___ RECORDED DATA

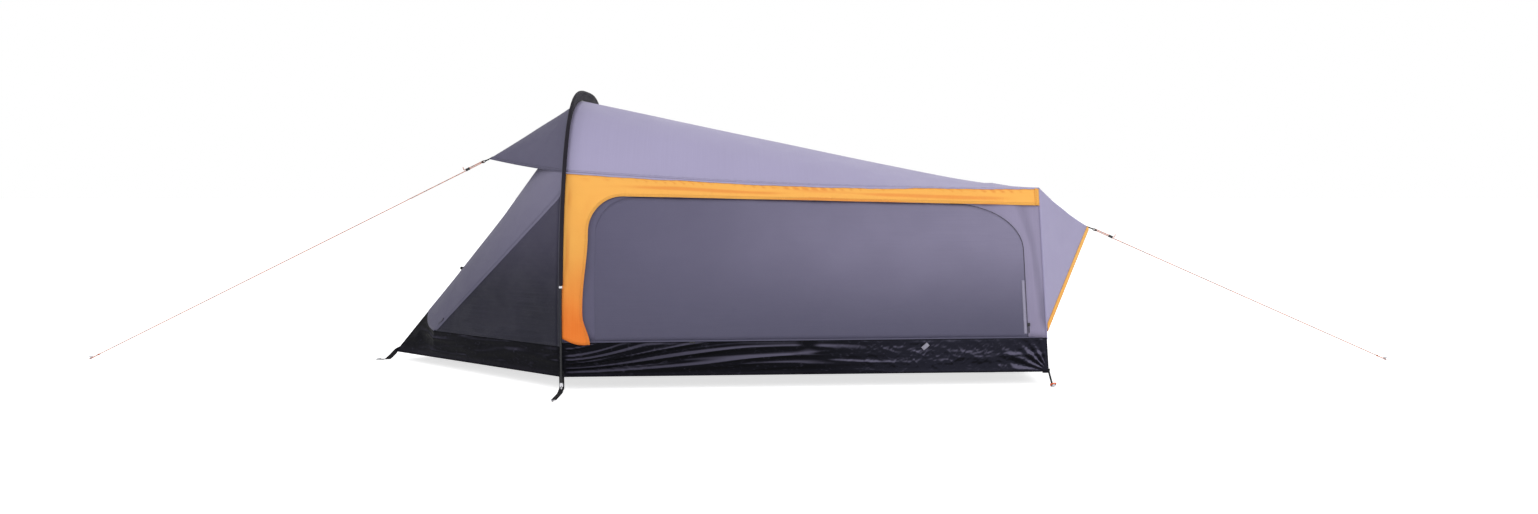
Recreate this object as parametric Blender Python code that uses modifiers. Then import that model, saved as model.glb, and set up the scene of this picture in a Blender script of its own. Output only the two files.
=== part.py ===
"""Trekking tent with one arch pole: fly, inner tent, poles, straps, guylines and pegs.

X runs from the front to the rear, Y across and Z up, in metres. The origin lies on the ground
under the middle of the arch. The near side is the one at negative Y.
"""

import math

import bmesh
import bpy
from mathutils import Matrix, Vector

# General clearances and cloth
CLEARANCE = 0.0003
CLOTH = 0.0015
SEAM = 0.0006

# Arch pole and its sleeve
ARCH_HEIGHT = 1.200
ARCH_HALF_WIDTH = 0.676
ARCH_SIDE_POWER = 3.24
ARCH_TOP_POWER = 2.11
POLE_RADIUS = 0.0045
POLE_WALL = 0.0007
POLE_SECTION_COUNT = 7
FERRULE_LENGTH = 0.050
SHOCK_CORD_RADIUS = 0.0012
SLEEVE_RADIUS = 0.0080
SLEEVE_CLOTH = 0.0008
SLEEVE_END_HEIGHT = 0.413
FIN_HEIGHT = 0.045
TIP_TOP = 0.035
TIP_PLUG_LENGTH = 0.012
TIP_COLLAR_RADIUS = 0.0055
TIP_COLLAR_LENGTH = 0.009
TIP_STEM_RADIUS = 0.0032
TIP_GROUND_GAP = 0.002
TUBE_SIDES = 8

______

> TASK GOAL: Restate word for word only the lines running from the beginning of the data to the line holding "from mathutils import Matrix, Vector", both included.

> TASK OUTPUT:
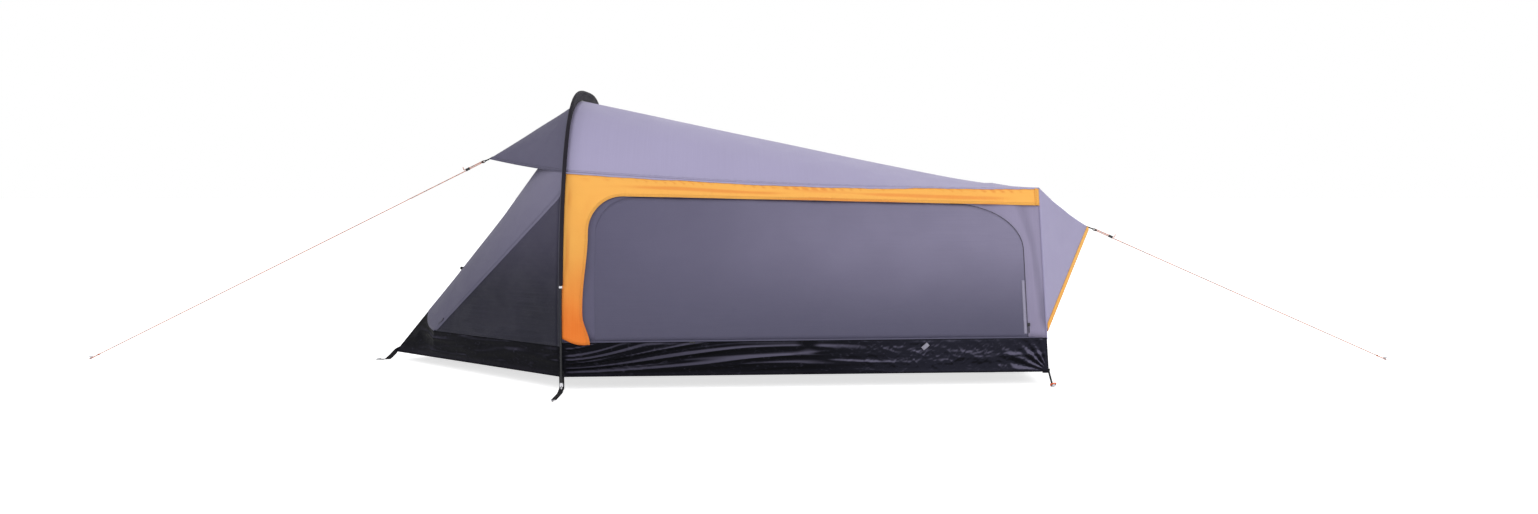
Recreate this object as parametric Blender Python code that uses modifiers. Then import that model, saved as model.glb, and set up the scene of this picture in a Blender script of its own. Output only the two files.
=== part.py ===
"""Trekking tent with one arch pole: fly, inner tent, poles, straps, guylines and pegs.

X runs from the front to the rear, Y across and Z up, in metres. The origin lies on the ground
under the middle of the arch. The near side is the one at negative Y.
"""

import math

import bmesh
import bpy
from mathutils import Matrix, Vector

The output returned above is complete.